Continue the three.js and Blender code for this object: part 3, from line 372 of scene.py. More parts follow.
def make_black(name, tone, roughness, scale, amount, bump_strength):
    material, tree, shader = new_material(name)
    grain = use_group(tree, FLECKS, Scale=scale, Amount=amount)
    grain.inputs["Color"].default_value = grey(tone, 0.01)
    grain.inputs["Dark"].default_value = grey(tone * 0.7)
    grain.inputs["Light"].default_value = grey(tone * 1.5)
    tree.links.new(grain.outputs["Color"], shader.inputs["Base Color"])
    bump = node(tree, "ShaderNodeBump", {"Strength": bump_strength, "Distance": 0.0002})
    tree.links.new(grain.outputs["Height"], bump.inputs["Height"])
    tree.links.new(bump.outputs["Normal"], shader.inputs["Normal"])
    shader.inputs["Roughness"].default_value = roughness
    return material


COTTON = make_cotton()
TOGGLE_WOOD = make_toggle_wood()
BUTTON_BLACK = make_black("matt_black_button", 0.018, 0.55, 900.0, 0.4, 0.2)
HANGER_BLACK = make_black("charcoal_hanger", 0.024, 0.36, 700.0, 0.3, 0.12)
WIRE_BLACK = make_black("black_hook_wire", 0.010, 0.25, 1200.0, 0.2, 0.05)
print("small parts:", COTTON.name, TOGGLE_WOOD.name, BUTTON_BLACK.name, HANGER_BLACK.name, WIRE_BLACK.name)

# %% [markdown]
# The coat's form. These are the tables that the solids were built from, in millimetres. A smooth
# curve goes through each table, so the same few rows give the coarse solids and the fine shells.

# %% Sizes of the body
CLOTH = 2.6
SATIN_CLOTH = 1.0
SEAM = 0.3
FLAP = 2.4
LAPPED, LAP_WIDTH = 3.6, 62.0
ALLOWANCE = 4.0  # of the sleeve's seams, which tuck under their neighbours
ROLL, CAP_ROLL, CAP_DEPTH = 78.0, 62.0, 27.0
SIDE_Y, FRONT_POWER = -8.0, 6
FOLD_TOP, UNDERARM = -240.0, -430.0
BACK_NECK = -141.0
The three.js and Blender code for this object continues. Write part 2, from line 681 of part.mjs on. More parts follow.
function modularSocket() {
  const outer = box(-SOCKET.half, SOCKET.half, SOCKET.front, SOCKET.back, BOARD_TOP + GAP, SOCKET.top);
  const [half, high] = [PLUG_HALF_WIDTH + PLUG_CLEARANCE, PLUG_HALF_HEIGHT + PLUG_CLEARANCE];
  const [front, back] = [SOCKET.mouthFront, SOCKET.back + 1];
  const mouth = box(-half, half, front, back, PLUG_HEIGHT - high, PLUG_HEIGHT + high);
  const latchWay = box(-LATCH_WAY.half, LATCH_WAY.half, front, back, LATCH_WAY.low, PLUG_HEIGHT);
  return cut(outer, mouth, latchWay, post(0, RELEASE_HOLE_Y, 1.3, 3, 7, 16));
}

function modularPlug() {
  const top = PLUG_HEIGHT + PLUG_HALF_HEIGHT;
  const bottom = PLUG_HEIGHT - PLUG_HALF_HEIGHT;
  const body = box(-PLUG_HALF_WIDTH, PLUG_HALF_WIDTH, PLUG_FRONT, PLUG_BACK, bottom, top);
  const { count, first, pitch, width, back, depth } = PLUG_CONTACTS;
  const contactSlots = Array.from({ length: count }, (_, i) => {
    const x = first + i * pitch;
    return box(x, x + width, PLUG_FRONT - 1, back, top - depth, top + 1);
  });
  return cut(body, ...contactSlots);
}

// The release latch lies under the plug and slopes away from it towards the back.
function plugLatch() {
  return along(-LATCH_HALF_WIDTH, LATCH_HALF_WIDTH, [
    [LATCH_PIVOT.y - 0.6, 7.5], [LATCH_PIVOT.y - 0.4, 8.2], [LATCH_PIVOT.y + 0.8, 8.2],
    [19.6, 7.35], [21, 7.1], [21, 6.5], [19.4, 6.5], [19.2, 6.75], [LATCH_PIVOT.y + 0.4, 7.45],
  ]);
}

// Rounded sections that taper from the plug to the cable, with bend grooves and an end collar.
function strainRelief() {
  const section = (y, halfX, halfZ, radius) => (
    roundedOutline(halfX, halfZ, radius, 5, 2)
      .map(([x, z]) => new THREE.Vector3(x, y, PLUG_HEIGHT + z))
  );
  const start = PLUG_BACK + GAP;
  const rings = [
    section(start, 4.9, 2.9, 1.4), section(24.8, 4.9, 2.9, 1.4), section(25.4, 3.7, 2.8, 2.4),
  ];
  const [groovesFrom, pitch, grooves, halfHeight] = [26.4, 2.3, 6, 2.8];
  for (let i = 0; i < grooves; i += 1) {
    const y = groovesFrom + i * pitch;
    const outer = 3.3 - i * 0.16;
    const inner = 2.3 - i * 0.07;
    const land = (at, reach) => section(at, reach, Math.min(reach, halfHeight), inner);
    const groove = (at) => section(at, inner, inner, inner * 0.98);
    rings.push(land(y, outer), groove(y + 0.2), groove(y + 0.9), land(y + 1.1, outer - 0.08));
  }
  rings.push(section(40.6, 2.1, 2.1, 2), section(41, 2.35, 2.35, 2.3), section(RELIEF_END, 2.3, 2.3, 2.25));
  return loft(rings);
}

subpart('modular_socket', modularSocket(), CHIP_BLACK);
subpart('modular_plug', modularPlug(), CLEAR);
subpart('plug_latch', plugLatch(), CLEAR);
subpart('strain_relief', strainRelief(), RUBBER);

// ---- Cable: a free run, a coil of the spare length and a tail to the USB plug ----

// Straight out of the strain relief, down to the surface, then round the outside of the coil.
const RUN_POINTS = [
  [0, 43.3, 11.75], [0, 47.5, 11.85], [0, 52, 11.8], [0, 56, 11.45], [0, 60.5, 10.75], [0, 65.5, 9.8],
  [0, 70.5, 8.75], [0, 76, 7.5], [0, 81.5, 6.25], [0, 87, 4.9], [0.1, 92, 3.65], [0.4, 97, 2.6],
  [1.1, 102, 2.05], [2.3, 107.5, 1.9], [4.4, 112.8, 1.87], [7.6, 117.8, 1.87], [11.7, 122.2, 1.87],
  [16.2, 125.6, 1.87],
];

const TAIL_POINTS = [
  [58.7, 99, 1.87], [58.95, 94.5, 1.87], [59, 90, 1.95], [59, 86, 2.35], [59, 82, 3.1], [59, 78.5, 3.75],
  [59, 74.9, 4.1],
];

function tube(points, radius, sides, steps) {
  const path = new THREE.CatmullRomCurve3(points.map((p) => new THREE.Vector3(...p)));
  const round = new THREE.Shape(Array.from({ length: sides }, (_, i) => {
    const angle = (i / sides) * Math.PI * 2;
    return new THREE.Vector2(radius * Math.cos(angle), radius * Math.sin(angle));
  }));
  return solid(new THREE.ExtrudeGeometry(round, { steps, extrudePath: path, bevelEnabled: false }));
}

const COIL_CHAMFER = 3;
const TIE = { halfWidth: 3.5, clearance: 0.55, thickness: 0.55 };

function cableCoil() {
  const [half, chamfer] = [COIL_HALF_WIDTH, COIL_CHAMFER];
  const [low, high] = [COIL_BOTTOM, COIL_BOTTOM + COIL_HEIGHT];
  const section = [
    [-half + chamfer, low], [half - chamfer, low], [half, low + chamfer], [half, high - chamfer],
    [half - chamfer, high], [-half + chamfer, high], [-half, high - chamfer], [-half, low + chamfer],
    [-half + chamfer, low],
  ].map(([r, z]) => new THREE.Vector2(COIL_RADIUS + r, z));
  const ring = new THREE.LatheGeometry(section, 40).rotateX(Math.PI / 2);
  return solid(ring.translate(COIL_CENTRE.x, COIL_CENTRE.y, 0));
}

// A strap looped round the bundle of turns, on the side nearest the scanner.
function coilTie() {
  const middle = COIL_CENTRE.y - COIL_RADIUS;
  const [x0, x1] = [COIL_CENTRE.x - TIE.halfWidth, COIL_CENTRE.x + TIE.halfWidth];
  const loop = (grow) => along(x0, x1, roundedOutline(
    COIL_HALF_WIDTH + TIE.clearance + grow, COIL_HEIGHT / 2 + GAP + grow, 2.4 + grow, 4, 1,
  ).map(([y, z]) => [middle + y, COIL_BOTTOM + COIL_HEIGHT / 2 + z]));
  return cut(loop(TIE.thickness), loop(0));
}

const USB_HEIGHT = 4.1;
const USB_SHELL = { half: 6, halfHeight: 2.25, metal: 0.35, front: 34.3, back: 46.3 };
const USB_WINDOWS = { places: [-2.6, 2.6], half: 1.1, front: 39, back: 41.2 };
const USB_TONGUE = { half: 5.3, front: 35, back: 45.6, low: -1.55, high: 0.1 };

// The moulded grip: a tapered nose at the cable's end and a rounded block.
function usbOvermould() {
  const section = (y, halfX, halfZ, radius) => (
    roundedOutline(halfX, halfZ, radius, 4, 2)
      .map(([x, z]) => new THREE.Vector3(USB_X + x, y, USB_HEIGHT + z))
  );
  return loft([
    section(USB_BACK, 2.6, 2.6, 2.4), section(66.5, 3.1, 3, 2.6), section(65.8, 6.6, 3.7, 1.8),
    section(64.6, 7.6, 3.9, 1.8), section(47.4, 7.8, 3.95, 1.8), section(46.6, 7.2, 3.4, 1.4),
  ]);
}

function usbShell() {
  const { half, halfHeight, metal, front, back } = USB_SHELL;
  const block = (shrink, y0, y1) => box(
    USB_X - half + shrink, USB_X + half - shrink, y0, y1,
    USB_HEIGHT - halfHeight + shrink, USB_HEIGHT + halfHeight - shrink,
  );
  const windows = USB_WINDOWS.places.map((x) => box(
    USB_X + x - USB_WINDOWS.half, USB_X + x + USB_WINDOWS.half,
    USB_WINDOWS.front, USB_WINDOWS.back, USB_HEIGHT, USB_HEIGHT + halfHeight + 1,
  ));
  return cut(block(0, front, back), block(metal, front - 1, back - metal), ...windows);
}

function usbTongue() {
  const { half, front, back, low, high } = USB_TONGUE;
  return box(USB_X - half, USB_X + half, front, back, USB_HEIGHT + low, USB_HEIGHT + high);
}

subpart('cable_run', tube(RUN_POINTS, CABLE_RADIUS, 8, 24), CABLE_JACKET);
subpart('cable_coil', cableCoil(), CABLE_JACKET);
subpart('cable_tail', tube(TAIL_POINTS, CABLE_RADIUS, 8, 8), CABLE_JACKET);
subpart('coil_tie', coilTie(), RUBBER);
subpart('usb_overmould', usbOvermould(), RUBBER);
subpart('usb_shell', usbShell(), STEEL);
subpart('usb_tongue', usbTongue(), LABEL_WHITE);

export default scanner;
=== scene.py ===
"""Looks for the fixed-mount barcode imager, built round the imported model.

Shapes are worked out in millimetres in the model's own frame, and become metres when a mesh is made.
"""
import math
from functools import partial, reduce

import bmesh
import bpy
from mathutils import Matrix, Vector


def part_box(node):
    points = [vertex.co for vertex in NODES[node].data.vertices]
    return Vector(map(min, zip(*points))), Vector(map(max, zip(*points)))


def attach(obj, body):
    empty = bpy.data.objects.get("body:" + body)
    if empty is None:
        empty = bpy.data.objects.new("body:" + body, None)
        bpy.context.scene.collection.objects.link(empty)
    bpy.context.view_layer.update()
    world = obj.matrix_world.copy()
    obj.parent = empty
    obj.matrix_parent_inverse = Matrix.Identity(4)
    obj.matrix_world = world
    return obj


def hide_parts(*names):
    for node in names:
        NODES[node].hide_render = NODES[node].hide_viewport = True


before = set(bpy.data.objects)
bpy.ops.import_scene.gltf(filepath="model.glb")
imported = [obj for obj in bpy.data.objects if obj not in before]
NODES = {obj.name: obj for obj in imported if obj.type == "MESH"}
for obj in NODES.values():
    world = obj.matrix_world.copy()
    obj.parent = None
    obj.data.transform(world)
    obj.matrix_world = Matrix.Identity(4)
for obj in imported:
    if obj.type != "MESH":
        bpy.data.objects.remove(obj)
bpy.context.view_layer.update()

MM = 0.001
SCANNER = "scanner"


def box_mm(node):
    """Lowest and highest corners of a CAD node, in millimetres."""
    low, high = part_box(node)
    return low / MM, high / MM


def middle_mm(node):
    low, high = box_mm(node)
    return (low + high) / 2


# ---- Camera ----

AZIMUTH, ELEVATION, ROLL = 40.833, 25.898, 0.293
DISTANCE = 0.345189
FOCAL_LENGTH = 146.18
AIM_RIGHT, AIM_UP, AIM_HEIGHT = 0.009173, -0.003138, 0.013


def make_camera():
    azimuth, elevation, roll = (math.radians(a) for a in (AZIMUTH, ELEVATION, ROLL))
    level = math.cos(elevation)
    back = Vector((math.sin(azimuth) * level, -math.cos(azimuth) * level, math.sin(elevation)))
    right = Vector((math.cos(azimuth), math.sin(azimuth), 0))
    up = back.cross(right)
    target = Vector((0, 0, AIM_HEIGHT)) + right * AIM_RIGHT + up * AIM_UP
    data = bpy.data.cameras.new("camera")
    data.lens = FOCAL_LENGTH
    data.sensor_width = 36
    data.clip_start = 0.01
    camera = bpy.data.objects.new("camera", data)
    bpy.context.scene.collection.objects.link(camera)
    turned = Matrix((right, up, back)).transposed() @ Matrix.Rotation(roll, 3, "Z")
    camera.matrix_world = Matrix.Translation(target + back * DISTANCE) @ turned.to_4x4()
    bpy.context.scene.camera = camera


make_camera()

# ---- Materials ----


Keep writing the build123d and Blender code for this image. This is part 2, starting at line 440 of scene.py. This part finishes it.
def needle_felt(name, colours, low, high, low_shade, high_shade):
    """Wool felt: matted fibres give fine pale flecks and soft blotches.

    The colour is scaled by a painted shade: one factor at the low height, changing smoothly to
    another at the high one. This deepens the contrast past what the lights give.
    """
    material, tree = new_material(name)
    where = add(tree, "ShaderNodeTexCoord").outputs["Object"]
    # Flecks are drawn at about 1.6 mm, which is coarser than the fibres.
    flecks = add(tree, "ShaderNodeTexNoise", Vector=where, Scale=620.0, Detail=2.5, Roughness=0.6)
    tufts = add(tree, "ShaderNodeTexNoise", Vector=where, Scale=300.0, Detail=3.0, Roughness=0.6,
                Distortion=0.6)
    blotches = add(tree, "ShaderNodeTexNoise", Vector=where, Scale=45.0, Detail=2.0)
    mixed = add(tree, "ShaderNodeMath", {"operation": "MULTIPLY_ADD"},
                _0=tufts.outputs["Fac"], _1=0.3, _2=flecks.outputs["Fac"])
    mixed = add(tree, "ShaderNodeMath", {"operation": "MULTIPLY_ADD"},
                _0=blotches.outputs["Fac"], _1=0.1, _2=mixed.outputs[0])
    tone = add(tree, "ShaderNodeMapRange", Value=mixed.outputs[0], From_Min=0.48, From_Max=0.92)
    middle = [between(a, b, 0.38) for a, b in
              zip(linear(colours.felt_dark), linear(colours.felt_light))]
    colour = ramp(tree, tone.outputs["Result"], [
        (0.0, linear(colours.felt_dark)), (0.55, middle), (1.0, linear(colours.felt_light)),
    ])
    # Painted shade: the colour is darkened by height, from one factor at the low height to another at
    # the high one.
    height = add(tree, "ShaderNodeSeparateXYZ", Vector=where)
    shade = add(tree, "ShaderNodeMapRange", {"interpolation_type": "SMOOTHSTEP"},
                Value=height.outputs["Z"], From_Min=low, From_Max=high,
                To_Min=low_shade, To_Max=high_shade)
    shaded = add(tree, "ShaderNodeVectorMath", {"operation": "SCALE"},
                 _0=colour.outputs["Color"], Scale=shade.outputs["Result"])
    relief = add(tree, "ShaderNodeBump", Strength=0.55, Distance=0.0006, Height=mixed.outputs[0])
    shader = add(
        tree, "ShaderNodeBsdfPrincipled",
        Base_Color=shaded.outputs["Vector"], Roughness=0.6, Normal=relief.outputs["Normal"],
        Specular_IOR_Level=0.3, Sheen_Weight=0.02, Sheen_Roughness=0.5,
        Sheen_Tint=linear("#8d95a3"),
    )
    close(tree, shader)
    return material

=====

GIVEN REQUEST:
From the line that contains "obj.matrix_world = Matrix.Identity(4)" through the line that contains "# ---- Camera", reproduce every line exactly, both end lines included.

REPLY:
    obj.matrix_world = Matrix.Identity(4)
for obj in imported:
    if obj.type != "MESH":
        bpy.data.objects.remove(obj)
bpy.context.view_layer.update()

MM = 0.001
SCANNER = "scanner"


def box_mm(node):
    """Lowest and highest corners of a CAD node, in millimetres."""
    low, high = part_box(node)
    return low / MM, high / MM


def middle_mm(node):
    low, high = box_mm(node)
    return (low + high) / 2


# ---- Camera ----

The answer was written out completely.